È proprio quando questo involucro vuoto si riempie improvvisamente di una persona reale con la sua vita privata, una moglie, una figlia piccola, un insieme di buffi dettagli quotidiani pieni di commovente umanità che Amira non riesce più a farlo coincidere con l’immagine disumanizzata che aveva costruito per lui decidendo dunque di desistere dai suoi propositi di vendetta e di tornare indietro: questa decisione presa proprio sul confine militarizzato le costerà la vita per mano di militari israeliani. Questa sorta di “atto sacrificale” dettato da una certa forma di misericordia (non mancano analogie all’interno dell’intera pellicola, come risulta evidente, con la figura stessa di Cristo) sarà paradossalmente proprio quell’azione rivoluzionaria che le permetterà, suo malgrado, di essere riaccolta soltanto da defunta in maniera emblematicamente trionfale: non a caso il significato etimologico del nome “Amira” in arabo è “Regina”.
Amira. Regia: Mohamed Diab; sceneggiatura: Mohamed Diab, Khaled Diab, Sherine Diab; musiche: Khaled Dagher; interpreti: Tara Abboud, Saba Mubarak, Ali Suliman; produzione: Arab Media Network, Film-Clinic, Lagoonie Film Production, MAD Solutions, The Imaginarium; origine: Egypt
Jordan, United Arab Emirates, Saudi Arabia; durata: 96′; anno: 2021.
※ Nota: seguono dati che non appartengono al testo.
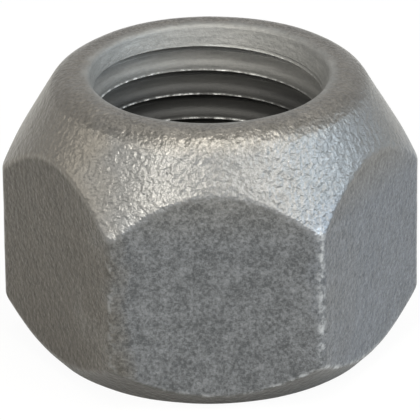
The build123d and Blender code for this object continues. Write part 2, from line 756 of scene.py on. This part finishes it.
# %% [markdown]
# ### Shine and relief
# The coat shines softly, and more on its pale lumps. The cut metal inside is rougher, and
# the oily thread looks the least like metal. The relief is four bumps, one on top of the
# other: the ripples, which are strongest on the cone, the grain, the flakes, and the tool
# lines inside.

# %% Roughness and metal
dark_lump_roughness = 0.38
pale_lump_roughness = 0.27
lump_range = (0.3, 0.7)
cut_roughness = 0.58
coat_metal = 0.85
cut_metal = 0.7
oily_thread_loss = 0.35

coat_roughness = ramp(lumps, *lump_range, dark_lump_roughness, pale_lump_roughness)
rougher = times(minus(cut_roughness, coat_roughness), inside)
put(plus(coat_roughness, rougher), shader.inputs["Roughness"])
metal = minus(ramp(inside, 0, 1, coat_metal, cut_metal), times(in_thread, oily_thread_loss))
put(metal, shader.inputs["Metallic"])
print(f"roughness: {pale_lump_roughness} to {dark_lump_roughness}, {cut_roughness} inside")

# %% Relief
cone_ripples, flat_ripples = 0.85, 0.45
lost_inside = 0.7
line_strength = 0.3

rippled = ramp(on_flat, 0, 1, cone_ripples, flat_ripples)
reliefs = (
    # pattern, strength, rise in metres
    (ripples, times(minus(1.0, times(inside, lost_inside)), rippled), 0.0001),
    (lumps, 0.5, 0.00003),
    (flakes, 0.12, 0.00003),
    (tool_lines, times(inside, line_strength), 0.000012),
)
normal = None
for pattern, strength, rise in reliefs:
    sockets = {"Height": pattern, "Strength": strength, "Distance": rise}
    bump = add_node(tree, "ShaderNodeBump", sockets)
    if normal:
        put(normal, bump.inputs["Normal"])
    normal = bump.outputs["Normal"]
put(normal, shader.inputs["Normal"])
nut_mesh.materials.clear()
nut_mesh.materials.append(zinc)
print("zinc coat:", len(tree.nodes), "nodes")

# %% [markdown]
# ## Floor and surroundings
# The nut stands on a pale floor, in front of white. The floor gives back real light, and
# the nut's faint shadow lies on it, but what the camera sees of it is lifted most of the
# way to white. In the metal's reflections it is lifted only a little. The world is white
# to the camera, a shade darker in the metal, and lights the nut only faintly, because the
# lamps do that.

# %% Floor
floor_half = 3.0
floor_grey = 0.7
floor_roughness = 0.9
floor_shine = 0.1

ground = bmesh.new()
bmesh.ops.create_grid(ground, x_segments=1, y_segments=1, size=floor_half)
floor = object_from(ground, "floor")
paint = bpy.data.materials.new("pale_floor")
paint.use_nodes = True
floor.data.materials.append(paint)
matt = paint.node_tree.nodes["Principled BSDF"]
put((floor_grey, floor_grey, floor_grey, 1), matt.inputs["Base Color"])
put(floor_roughness, matt.inputs["Roughness"])
put(floor_shine, matt.inputs["Specular IOR Level"])
print("floor:", 2 * floor_half, "m wide")

# %% Lift the floor towards white
def seen_directly(tree, by_camera, in_metal):
    """How much the camera, a reflection or a clear piece sees, and 0 for lighting."""
    rays = add_node(tree, "ShaderNodeLightPath").outputs
    return larger(
        times(rays["Is Camera Ray"], by_camera), times(rays["Is Glossy Ray"], in_metal),
        times(rays["Is Transmission Ray"], by_camera),
    )


floor_lift = 0.94
floor_lift_in_metal = 0.1

white = add_node(paint.node_tree, "ShaderNodeEmission", {"Strength": 1.0})
lifted = add_node(paint.node_tree, "ShaderNodeMixShader", {
    "Fac": seen_directly(paint.node_tree, floor_lift, floor_lift_in_metal),
    1: matt.outputs["BSDF"], 2: white.outputs["Emission"],
})
put(lifted.outputs["Shader"], paint.node_tree.nodes["Material Output"].inputs["Surface"])
print("the floor is lifted by", floor_lift, "or in metal by", floor_lift_in_metal)

# %% World
world_fill = 0.1
world_in_metal = 0.8

world = bpy.data.worlds.new("white_studio")
world.use_nodes = True
bpy.context.scene.world = world
sky = world.node_tree.nodes["Background"]
put((1, 1, 1, 1), sky.inputs["Color"])
seen = seen_directly(world.node_tree, 1.0, world_in_metal)
put(ramp(seen, 0, 1, world_fill, 1), sky.inputs["Strength"])
print("light from the world:", world_fill)

# %% [markdown]
# ## Lamps
# Dull metal shows soft boxes as pale patches on whatever turns towards them. Each side of
# the front has a pair. The lower box puts a highlight on the cone, a small one on the
# left and a long one on the right. The tall one above it lights the rolled rim and the
# far side of the mouth. Wider and weaker boxes fill the sides, the front flat and the
# back. Those on the left are warm and those on the far right are cool.
#
# Each box is given by its glow, which is how bright it looks, and not by its power. The
# sum of their shares is the light on the floor. It is about 2, where 1 would show a matt
# colour as it is written. The nut is nearly all metal, which shows what it faces and not
# what falls on it, and the greys of its coat are chosen for that.

# %% Helpers: a soft box
box_distance = 0.6


def towards(azimuth, elevation):
    """The direction from the nut to a place. Azimuth 0 is in front, 90 on the right."""
    turn, rise = radians(azimuth), radians(elevation)
    return Vector((sin(turn) * cos(rise), -cos(turn) * cos(rise), sin(rise)))


def soft_box(name, azimuth, elevation, wide, tall, glow, colour):
    """Set up a box that faces the nut, and return its share of the light on the floor."""
    lamp = bpy.data.lights.new(name, "AREA")
    lamp.shape = "RECTANGLE"
    lamp.size, lamp.size_y = wide, tall
    lamp.energy = pi * wide * tall * glow
    lamp.color = colour
    box = bpy.data.objects.new(name, lamp)
    bpy.context.scene.collection.objects.link(box)
    aim = towards(azimuth, elevation)
    box.location = box_distance * aim
    box.rotation_euler = aim.to_track_quat("Z", "Y").to_euler()
    return glow * wide * tall * sin(radians(elevation)) / (pi * box_distance**2)


# %% Soft boxes
warm = (1.0, 0.96, 0.87)
slightly_warm = (1.0, 0.98, 0.92)
plain = (0.93, 0.97, 1.0)
cool = (0.72, 0.87, 1.0)

boxes = (
    # name, azimuth, elevation, width, height, glow, colour
    ("left_highlight", -28, 34, 0.10, 0.15, 31.0, warm),
    ("left_upper", -24, 66, 0.11, 0.34, 12.0, warm),
    ("left_fill", -50, 36, 0.22, 0.14, 4.4, warm),
    ("left_back", -83, 22, 0.40, 0.20, 2.7, warm),
    ("right_highlight", 37, 33, 0.38, 0.13, 9.9, slightly_warm),
    ("right_upper", 36, 66, 0.26, 0.34, 6.5, slightly_warm),
    ("right_fill", 75, 22, 0.35, 0.20, 6.2, cool),
    ("right_top", 82, 46, 0.34, 0.34, 1.7, plain),
    ("front_low", 5, 9, 0.60, 0.24, 2.2, plain),
    ("right_back", 110, 12, 0.30, 0.20, 1.9, cool),
    ("back_top", 180, 60, 0.50, 0.35, 0.7, warm),
)
on_floor = world_fill + sum(soft_box(*box) for box in boxes)
print("light on the floor:", round(on_floor, 2))

# %% [markdown]
# ## Camera
# A long lens looks down at the nut from about thirty centimetres away, nearly square to
# one flat. Its length follows from the distance and from how wide a view it takes in.

# %% Camera
camera_elevation = 25.18
camera_azimuth = 1.41
camera_roll = 0.615
camera_distance = 0.289
view_width = 0.01971
sensor_width = 36
look_at = Vector((-0.00003, 0, 0.00631))

lens = bpy.data.cameras.new("camera")
lens.sensor_width = sensor_width
lens.lens = sensor_width * camera_distance / view_width
lens.clip_start = 0.01
lens.clip_end = 50
camera = bpy.data.objects.new("camera", lens)
bpy.context.scene.collection.objects.link(camera)
back = towards(-camera_azimuth, camera_elevation)
camera.location = look_at + camera_distance * back
facing = back.to_track_quat("Z", "Y").to_matrix().to_4x4()
camera.rotation_euler = (facing @ Matrix.Rotation(-radians(camera_roll), 4, "Z")).to_euler()
bpy.context.scene.camera = camera
bpy.context.scene.view_settings.view_transform = "Standard"
print("lens, mm:", round(lens.lens))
*Amira è stato presentato a Settembre nella sezione “Orizzonti” della Selezione Ufficiale della Mostra Internazionale d’Arte Cinematografica di Venezia dal regista Mohamed Diab ed è il lungometraggio vincitore della 27° edizione del Medfilm Festival (tenutosi a Roma dal 5 al 14 Novembre) all’interno del concorso ufficiale “Amore e Psiche”.